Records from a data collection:
Start

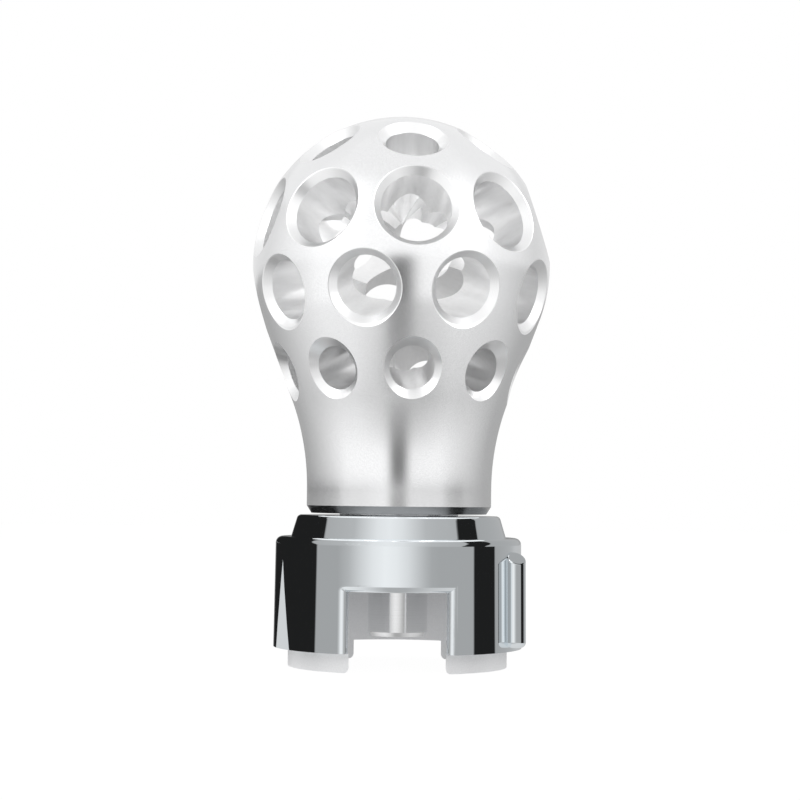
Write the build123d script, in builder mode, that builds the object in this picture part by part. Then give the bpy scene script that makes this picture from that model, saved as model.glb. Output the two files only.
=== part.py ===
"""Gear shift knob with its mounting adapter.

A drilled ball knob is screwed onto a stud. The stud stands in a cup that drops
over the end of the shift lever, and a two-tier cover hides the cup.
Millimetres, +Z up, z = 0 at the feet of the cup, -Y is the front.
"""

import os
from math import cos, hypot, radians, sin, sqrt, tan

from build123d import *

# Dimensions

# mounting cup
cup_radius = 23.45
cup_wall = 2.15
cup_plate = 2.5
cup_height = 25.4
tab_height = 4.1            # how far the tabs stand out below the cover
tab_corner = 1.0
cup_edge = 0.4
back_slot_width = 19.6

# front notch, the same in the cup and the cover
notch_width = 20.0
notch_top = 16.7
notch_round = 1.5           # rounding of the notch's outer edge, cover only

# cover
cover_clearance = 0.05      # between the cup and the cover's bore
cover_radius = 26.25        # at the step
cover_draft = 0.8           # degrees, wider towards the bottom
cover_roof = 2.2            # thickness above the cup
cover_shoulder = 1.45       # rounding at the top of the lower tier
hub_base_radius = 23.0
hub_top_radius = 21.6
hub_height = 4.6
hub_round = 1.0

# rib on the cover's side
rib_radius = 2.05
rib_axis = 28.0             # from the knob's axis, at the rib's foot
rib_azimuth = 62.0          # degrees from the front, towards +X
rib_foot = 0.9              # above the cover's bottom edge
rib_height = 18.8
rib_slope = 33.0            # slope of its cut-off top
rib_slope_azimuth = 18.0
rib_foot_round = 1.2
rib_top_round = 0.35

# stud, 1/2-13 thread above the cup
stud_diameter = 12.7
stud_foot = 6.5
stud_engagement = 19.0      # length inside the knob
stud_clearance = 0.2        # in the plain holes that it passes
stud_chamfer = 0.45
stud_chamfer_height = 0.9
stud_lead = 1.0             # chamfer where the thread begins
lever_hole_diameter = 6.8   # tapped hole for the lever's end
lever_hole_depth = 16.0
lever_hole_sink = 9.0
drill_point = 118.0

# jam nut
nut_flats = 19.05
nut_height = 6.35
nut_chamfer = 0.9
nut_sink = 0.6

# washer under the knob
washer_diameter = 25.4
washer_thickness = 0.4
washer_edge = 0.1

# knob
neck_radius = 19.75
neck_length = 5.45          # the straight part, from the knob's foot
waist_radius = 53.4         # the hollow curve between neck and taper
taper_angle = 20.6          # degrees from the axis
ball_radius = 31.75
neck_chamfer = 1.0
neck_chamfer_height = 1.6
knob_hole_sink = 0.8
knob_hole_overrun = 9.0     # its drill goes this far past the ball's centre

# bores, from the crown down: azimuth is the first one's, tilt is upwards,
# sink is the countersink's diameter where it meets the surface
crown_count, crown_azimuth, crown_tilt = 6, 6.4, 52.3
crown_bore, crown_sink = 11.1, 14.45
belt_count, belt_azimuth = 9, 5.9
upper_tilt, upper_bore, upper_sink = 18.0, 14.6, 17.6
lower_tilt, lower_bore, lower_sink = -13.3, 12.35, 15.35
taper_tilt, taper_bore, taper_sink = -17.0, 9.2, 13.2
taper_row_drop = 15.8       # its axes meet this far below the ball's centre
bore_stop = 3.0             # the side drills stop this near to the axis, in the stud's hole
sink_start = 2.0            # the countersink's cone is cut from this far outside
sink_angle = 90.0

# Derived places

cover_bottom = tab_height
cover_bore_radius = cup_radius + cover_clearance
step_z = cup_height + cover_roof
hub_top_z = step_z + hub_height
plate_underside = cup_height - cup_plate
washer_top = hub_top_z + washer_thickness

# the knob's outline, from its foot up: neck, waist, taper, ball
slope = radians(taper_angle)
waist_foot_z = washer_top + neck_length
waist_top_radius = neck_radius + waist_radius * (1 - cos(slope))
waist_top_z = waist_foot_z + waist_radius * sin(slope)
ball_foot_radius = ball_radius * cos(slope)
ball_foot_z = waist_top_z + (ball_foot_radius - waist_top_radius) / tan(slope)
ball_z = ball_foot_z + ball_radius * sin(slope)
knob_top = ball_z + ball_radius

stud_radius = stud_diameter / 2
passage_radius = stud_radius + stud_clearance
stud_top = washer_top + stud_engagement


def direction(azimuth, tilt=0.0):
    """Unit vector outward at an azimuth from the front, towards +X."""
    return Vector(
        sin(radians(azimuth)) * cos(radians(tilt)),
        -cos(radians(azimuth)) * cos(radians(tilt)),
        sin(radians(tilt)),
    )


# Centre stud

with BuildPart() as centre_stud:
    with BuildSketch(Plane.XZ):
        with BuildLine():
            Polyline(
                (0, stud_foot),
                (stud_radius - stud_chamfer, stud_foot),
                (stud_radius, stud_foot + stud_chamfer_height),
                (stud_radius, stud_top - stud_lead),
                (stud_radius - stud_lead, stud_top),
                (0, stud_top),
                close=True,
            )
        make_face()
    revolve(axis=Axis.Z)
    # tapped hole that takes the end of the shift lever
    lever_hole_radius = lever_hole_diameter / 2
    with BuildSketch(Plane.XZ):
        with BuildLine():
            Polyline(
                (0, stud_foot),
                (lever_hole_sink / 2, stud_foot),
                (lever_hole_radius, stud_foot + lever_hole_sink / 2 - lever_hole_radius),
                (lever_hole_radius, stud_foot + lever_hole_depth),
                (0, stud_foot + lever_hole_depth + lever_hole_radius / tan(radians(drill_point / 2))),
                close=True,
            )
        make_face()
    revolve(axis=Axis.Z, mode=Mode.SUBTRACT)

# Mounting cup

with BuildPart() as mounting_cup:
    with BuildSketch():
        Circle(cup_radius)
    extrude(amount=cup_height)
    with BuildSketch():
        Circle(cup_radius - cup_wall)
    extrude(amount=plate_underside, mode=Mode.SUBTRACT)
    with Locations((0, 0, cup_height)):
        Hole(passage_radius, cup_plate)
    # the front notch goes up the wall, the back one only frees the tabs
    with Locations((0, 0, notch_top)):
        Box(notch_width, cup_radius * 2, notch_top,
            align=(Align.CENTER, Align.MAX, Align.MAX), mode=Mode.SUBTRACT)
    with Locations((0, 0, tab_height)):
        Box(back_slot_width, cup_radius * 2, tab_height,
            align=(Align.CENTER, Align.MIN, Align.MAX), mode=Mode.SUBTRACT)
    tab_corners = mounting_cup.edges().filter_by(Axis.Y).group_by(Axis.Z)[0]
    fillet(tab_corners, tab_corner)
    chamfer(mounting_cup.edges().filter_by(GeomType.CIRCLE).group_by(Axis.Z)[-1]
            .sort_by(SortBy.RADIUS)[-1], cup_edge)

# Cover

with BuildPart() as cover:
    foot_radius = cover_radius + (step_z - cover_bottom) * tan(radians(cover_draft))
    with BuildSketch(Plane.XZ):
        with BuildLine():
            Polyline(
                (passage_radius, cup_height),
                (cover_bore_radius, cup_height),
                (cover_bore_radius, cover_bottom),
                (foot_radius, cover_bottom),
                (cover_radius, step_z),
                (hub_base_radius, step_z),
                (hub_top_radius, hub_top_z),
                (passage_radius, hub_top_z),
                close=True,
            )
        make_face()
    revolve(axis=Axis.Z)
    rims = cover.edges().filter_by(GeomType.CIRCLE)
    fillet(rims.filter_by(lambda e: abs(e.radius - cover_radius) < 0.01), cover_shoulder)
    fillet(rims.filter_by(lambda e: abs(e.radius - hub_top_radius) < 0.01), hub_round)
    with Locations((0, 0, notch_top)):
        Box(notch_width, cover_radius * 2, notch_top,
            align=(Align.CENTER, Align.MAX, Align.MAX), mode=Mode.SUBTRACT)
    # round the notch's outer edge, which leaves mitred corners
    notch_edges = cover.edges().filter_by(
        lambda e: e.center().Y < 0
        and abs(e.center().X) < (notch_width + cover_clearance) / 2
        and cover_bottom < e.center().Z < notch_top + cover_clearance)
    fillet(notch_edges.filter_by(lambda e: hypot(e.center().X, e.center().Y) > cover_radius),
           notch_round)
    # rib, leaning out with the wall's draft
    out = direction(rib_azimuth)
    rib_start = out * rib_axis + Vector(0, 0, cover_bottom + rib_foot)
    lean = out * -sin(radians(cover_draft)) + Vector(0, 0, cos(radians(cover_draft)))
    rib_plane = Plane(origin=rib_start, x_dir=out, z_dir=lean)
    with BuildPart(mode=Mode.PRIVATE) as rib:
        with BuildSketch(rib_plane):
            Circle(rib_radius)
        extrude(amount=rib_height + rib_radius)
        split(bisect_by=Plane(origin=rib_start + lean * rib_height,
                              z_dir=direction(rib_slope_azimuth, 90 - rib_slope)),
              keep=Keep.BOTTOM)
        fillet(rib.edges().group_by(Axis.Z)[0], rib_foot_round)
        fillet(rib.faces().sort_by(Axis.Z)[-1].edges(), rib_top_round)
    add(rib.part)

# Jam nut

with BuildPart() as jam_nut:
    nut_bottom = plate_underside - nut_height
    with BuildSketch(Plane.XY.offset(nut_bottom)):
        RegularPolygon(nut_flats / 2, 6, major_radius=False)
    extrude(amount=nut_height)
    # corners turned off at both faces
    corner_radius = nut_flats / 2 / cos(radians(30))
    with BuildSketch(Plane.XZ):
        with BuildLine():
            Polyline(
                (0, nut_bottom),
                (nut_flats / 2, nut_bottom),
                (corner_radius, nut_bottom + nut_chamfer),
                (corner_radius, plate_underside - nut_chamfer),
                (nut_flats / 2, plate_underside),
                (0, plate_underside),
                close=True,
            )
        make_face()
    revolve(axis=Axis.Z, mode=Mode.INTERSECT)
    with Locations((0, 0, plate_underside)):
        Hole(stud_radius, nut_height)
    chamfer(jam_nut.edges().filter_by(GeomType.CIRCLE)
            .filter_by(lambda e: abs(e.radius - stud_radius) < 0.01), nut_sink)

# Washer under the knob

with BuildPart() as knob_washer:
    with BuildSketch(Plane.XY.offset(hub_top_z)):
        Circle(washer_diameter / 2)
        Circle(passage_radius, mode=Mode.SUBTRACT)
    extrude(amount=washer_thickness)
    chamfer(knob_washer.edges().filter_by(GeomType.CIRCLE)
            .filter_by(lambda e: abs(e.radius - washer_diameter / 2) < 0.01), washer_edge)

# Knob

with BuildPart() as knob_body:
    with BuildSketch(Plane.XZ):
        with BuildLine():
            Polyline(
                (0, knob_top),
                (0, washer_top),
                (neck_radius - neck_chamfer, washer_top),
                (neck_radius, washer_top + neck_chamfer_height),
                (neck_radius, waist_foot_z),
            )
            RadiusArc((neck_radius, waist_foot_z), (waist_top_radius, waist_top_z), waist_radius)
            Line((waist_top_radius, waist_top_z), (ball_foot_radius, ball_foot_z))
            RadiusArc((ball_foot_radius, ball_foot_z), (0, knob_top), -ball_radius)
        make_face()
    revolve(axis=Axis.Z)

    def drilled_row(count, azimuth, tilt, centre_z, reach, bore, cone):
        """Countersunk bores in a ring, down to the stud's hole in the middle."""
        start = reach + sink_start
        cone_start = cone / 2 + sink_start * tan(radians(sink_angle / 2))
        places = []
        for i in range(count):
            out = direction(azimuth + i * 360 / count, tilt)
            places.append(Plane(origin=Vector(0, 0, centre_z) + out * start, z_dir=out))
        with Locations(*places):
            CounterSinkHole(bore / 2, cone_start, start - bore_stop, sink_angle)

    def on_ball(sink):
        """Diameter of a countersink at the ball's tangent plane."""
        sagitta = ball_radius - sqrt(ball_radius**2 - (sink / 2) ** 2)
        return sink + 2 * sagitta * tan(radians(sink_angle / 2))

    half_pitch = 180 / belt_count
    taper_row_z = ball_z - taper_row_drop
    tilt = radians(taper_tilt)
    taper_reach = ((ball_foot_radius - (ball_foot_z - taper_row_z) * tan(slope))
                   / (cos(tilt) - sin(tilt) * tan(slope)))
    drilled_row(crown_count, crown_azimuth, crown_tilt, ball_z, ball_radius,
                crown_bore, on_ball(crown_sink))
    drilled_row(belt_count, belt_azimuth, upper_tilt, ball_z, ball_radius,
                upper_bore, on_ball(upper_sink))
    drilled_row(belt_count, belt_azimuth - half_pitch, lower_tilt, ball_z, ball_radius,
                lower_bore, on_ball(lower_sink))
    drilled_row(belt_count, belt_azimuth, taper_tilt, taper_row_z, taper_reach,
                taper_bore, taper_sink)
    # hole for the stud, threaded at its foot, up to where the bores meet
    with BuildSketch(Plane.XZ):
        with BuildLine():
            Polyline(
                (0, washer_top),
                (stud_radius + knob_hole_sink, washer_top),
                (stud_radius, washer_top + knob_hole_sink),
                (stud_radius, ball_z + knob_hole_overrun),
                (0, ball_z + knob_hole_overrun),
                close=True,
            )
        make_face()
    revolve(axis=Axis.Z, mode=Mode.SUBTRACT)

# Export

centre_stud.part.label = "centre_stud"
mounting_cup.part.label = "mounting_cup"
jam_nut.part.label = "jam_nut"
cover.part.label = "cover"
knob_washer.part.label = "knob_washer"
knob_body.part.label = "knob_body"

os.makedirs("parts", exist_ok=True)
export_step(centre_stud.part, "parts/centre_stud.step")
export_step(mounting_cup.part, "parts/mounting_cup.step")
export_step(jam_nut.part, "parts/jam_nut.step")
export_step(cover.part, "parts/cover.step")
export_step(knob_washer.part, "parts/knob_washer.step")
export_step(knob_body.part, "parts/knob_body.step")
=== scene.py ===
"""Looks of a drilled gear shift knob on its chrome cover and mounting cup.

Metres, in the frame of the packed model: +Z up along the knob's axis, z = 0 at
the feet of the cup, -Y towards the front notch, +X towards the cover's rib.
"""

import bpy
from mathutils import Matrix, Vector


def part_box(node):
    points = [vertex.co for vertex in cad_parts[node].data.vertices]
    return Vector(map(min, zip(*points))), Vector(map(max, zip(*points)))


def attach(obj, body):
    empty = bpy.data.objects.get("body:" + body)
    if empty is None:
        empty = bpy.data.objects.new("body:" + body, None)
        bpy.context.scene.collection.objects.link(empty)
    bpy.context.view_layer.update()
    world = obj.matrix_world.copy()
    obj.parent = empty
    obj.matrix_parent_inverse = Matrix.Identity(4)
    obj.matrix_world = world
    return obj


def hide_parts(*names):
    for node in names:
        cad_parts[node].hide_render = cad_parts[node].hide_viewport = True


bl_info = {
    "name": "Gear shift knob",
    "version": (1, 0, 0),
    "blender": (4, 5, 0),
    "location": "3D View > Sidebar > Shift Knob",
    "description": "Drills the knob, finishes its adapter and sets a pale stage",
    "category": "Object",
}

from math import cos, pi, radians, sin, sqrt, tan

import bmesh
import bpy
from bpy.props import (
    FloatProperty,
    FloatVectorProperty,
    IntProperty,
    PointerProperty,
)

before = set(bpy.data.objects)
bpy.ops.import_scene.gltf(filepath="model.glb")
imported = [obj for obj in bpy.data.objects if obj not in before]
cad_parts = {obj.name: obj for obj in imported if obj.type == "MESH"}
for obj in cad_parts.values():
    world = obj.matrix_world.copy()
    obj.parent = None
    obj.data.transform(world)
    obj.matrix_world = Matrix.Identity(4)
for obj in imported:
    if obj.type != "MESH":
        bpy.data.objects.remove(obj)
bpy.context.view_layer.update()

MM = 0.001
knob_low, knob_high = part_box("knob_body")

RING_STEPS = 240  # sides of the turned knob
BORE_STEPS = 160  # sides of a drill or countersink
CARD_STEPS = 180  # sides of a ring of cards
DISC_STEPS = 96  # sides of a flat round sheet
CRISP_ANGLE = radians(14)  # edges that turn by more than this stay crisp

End
Start

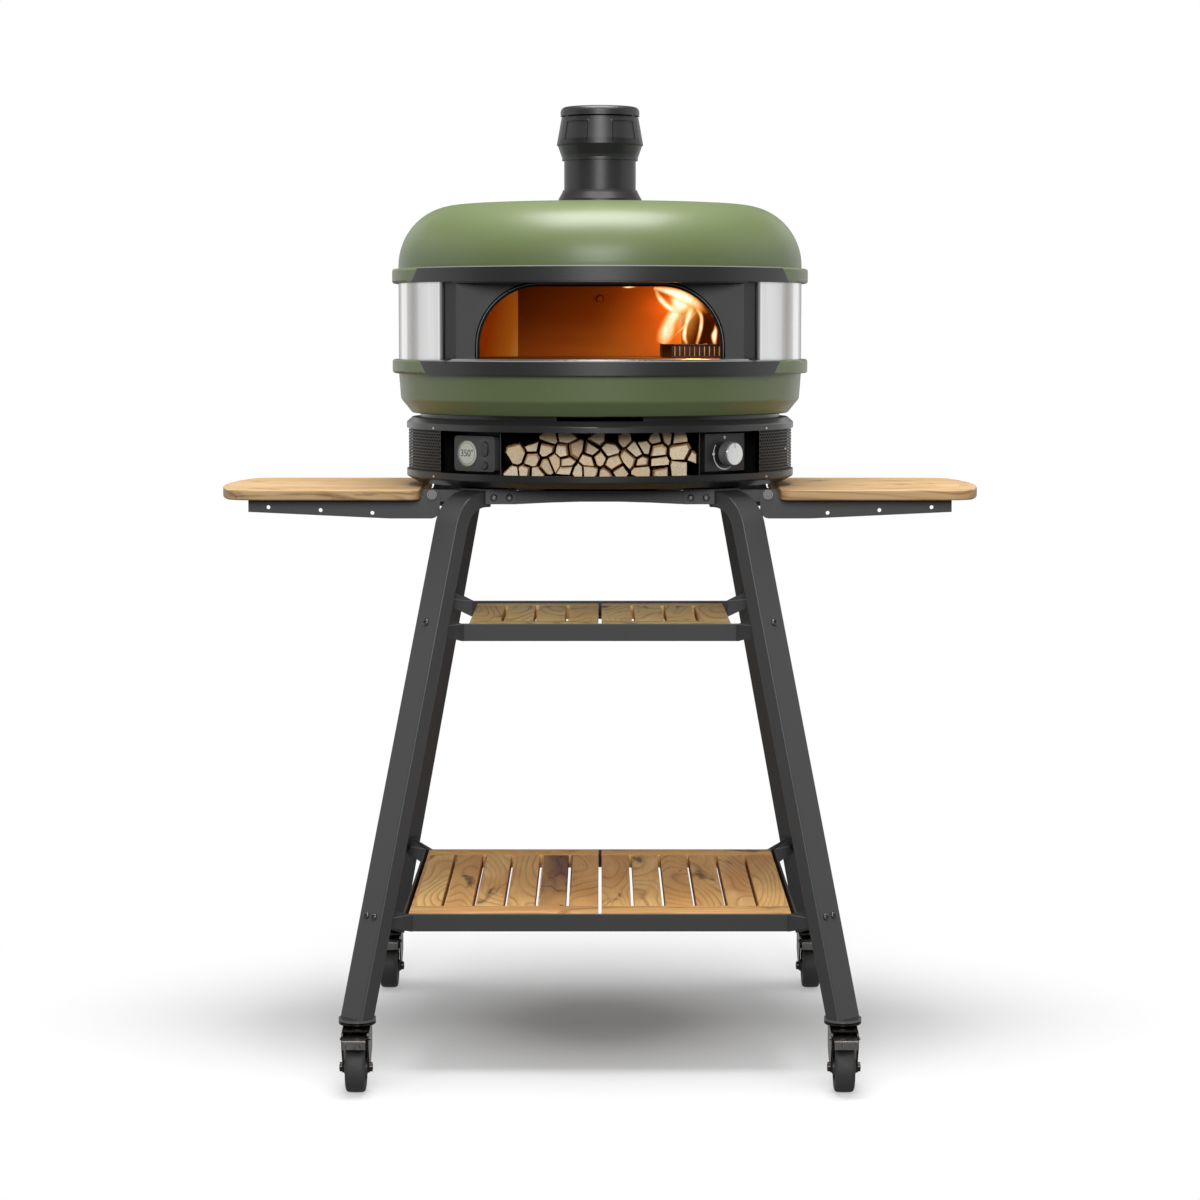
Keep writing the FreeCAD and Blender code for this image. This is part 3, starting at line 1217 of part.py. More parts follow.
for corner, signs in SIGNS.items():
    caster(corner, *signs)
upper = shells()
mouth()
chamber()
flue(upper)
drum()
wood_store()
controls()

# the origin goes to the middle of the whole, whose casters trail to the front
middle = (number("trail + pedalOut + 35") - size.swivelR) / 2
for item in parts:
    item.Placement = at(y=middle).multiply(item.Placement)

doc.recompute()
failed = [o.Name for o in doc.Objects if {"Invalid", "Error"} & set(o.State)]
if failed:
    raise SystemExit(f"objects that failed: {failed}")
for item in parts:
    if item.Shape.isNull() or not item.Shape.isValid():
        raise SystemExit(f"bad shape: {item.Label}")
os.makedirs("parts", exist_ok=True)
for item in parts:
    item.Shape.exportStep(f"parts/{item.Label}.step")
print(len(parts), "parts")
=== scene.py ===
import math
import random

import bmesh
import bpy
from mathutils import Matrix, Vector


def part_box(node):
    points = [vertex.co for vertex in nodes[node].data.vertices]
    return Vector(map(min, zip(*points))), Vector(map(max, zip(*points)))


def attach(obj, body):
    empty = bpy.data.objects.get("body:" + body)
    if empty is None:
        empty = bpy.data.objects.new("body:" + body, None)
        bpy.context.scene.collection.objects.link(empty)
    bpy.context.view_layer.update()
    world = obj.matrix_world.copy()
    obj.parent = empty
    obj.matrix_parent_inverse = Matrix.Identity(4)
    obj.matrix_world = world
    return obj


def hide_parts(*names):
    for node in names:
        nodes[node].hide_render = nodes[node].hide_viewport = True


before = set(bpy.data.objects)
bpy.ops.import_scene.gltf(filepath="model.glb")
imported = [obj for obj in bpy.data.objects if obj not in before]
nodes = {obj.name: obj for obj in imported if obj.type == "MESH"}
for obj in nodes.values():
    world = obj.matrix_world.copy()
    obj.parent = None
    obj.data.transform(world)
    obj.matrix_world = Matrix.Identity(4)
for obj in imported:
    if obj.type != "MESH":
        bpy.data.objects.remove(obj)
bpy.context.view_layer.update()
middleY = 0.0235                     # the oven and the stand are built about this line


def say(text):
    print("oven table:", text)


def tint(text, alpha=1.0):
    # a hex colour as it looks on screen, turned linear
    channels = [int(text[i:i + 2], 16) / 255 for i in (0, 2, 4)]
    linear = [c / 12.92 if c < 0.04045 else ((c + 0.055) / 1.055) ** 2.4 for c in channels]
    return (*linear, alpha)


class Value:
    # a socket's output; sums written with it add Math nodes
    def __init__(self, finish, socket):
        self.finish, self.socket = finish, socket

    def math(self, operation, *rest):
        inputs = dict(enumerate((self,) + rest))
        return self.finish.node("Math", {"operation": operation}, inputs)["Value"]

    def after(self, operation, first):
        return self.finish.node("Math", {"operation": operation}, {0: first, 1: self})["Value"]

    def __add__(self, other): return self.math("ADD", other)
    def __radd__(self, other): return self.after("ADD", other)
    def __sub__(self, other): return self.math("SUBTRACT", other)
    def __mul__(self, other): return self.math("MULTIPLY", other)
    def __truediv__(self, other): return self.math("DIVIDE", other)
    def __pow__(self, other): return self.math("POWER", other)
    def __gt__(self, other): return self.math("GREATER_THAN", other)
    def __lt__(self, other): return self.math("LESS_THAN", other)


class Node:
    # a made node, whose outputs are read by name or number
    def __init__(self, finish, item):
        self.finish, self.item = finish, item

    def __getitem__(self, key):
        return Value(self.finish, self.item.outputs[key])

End

> **What you need to do**
Everything from the line containing "Write the build123d" down to the line containing "notch_round = 1.5" should be retyped exactly, both lines included, and nothing more.

> **Answer to this exercise**
Write the build123d script, in builder mode, that builds the object in this picture part by part. Then give the bpy scene script that makes this picture from that model, saved as model.glb. Output the two files only.
=== part.py ===
"""Gear shift knob with its mounting adapter.

A drilled ball knob is screwed onto a stud. The stud stands in a cup that drops
over the end of the shift lever, and a two-tier cover hides the cup.
Millimetres, +Z up, z = 0 at the feet of the cup, -Y is the front.
"""

import os
from math import cos, hypot, radians, sin, sqrt, tan

from build123d import *

# Dimensions

# mounting cup
cup_radius = 23.45
cup_wall = 2.15
cup_plate = 2.5
cup_height = 25.4
tab_height = 4.1            # how far the tabs stand out below the cover
tab_corner = 1.0
cup_edge = 0.4
back_slot_width = 19.6

# front notch, the same in the cup and the cover
notch_width = 20.0
notch_top = 16.7
notch_round = 1.5           # rounding of the notch's outer edge, cover only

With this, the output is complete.